Mas enquanto a vida segue as pessoas crescem. E eu disse-vos no ínício desta história que ela não era burra. Não. Ela era até um pouco inteligente. E um dia soube que sofria de compulsão alimentar. Ninguém lhe disse. Ela leu, e leu, e leu sobre o assunto. E percebeu que se falava muito de transtornos alimentares: bulimia e anorexia. Mas ninguém falava de compulsão alimentar. As pessoas eram gordas porque não sabiam fechar a boca, ou porque não tinham força de vontade. E com o passar dos anos ela percebeu que era mentira. O que não falta numa pessoa com excesso de peso é força de vontade. Perguntem a uma pessoa obesa quantas dietas ela já tentou? Dieta das maçãs, dieta de Dukan, dieta da Beyoncé, dieta low-carb, dieta Atkins. Uma pessoa com excesso de peso conhece-as todas. E, provavelmente, mais algumas. Já tentou de tudo e continua a tentar, e as pessoas dizem que elas não têm força vontade? 

Então ela começou a ler, a estudar. E percebeu que tinha que controlar as emoções. Que a fome que ela não conseguia matar era a fome emocional. E leu. E continou a ler, a pesquisar a procurar. E depois percebeu que não estava sozinha. Que não era a única. Que havia muitas mais mulheres com o mesmo problema. Mas as pessoas sentem vergonha. Ela também sentia vergonha.

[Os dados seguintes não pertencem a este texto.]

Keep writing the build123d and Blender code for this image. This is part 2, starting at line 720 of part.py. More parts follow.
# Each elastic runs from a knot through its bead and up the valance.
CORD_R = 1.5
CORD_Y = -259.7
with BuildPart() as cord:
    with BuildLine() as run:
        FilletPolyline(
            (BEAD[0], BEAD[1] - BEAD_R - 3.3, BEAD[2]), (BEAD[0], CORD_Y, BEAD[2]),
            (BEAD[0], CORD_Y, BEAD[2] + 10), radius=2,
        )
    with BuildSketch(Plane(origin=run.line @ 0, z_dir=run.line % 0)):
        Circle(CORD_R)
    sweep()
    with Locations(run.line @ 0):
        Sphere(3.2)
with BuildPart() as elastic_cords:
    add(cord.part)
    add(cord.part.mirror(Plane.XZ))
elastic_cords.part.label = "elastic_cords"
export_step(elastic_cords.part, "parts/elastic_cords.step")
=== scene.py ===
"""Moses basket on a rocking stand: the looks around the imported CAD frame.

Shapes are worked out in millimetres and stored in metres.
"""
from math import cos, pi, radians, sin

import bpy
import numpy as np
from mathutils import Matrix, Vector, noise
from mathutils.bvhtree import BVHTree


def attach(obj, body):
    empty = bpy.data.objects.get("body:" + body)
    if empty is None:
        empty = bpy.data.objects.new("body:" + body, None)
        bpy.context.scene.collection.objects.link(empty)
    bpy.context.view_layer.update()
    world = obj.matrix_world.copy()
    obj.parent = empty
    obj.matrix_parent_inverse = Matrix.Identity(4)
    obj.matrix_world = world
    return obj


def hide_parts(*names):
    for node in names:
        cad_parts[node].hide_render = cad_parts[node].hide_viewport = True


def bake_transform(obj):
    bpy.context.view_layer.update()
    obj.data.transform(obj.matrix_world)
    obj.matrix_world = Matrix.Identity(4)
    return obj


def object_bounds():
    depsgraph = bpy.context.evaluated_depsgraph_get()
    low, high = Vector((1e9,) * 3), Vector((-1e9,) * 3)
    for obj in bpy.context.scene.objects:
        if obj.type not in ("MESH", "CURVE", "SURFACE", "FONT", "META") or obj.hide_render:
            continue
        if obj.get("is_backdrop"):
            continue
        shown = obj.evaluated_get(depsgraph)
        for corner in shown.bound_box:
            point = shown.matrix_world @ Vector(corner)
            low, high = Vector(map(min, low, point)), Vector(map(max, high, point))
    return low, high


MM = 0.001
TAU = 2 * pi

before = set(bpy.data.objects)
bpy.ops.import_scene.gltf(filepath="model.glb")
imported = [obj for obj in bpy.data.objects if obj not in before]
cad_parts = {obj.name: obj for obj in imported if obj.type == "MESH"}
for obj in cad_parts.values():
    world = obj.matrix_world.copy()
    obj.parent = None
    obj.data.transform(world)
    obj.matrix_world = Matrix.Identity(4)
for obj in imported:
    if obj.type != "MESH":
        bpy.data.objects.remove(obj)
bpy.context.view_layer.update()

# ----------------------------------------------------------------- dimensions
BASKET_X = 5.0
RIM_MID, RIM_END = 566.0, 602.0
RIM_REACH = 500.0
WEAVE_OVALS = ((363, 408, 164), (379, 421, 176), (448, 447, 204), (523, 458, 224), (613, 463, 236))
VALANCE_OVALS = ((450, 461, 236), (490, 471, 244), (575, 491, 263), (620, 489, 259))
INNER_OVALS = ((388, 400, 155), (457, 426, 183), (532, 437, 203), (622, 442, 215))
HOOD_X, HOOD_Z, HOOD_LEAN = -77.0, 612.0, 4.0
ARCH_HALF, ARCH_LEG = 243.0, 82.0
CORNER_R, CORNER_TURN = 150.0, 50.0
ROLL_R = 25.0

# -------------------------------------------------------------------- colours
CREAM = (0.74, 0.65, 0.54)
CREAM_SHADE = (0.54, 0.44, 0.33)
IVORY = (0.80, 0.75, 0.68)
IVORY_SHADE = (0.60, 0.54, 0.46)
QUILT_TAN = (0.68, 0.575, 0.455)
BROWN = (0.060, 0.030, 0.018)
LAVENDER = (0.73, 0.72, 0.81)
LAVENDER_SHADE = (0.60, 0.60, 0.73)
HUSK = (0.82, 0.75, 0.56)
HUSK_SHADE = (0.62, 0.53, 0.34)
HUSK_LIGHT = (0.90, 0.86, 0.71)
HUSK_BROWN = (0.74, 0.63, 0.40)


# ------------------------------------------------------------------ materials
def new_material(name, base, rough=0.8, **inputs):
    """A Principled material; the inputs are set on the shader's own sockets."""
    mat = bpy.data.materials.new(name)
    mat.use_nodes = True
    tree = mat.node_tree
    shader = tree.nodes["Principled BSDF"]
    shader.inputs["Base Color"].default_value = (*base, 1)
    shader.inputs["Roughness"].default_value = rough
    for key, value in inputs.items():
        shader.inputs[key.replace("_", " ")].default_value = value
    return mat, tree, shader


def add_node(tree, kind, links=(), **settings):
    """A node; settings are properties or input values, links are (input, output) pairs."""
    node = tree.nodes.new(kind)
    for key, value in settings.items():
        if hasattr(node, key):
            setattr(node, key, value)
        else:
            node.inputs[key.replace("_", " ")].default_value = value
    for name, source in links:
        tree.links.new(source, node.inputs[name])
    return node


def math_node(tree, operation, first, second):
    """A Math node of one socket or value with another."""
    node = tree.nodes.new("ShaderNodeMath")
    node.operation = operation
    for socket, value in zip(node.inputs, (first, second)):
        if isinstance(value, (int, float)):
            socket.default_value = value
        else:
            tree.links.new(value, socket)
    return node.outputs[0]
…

Mas continuou a ler. Mas a vida não parou para ela ler, para ela estudar. A vida continuou. E a dela deu umas quantas voltas. Saiu de onde estava, foi viver para uma terra diferente, um trabalho diferente, e tinha recaídas. Continuou a tê-las. Mas agora ela já sabia qual era o problema. E é mais fácil lidar com alguma coisa quando sabemos do que se trata, certo? Fora necessário chegar aos vinte e oito anos de idade para perceber qual era o problema. E percebeu que não é o que ela come. É o quanto ela come, o porquê do que ela come. Percebeu que as pessoas fizeram um filme gigante à volta da alimentação, de tal forma que aparecem listas na Internet, e até em revistas sobre alimentos proibidos! Alimentos proibidos? Ela não é nutricionista. Não estudou medicina, nem ciências da nutrição e as suas palavras valem o que valem. Mas, alimentos proibidos? Já se deram alguma vez conta de que se alguém vos disser: "não pensem num morango", o vosso primeiro pensamento é um morango? Porque o nosso cérebro é assim mesmo. Agora imaginem se alguém vos disser: não pode comer pão e chocolate. Vocês vão andar sempre a pensar no pão e no chocolate. Acreditem!

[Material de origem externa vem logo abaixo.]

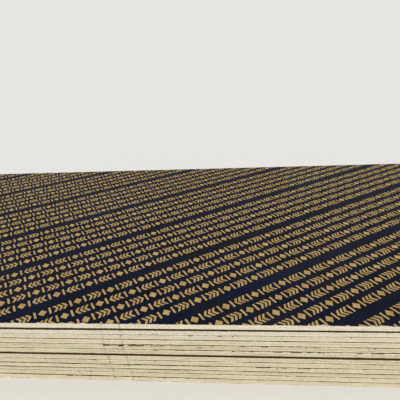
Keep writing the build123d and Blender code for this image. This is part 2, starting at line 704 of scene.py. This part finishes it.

Mas, voltando a ela, que é a personagem principal desta história. Ela continua a lutar todos os dias contra essa doença. A cada dia que passa ela está mais firme, mais convicta e as coisas correm melhor porque acabam por sair naturalmente. A única coisa que ela quer é que mais pessoas que sofram do problema saibam que não estão sozinhas. Ela quer que quem lida com adolescentes tenha o cuidado de lhes explicar que todos os corpos são perfeitos. Que o nosso corpo é perfeito desde que o amemos.

Ela é a V. e não posso dizer qual é o fim desta história, simplesmente porque não sei. A vida dá voltas, a vida corre, a vida muda. Mas hoje, tenho a certeza que ela é mais forte que ontem, e com certeza menos do que amanhã. 

Podemos aprender todos os dias. Podemos ser melhores todos os dias. Nunca devemos buscar a perfeição. Mas acima de tudo, devemos sim, amar quem somos, muitíssimo.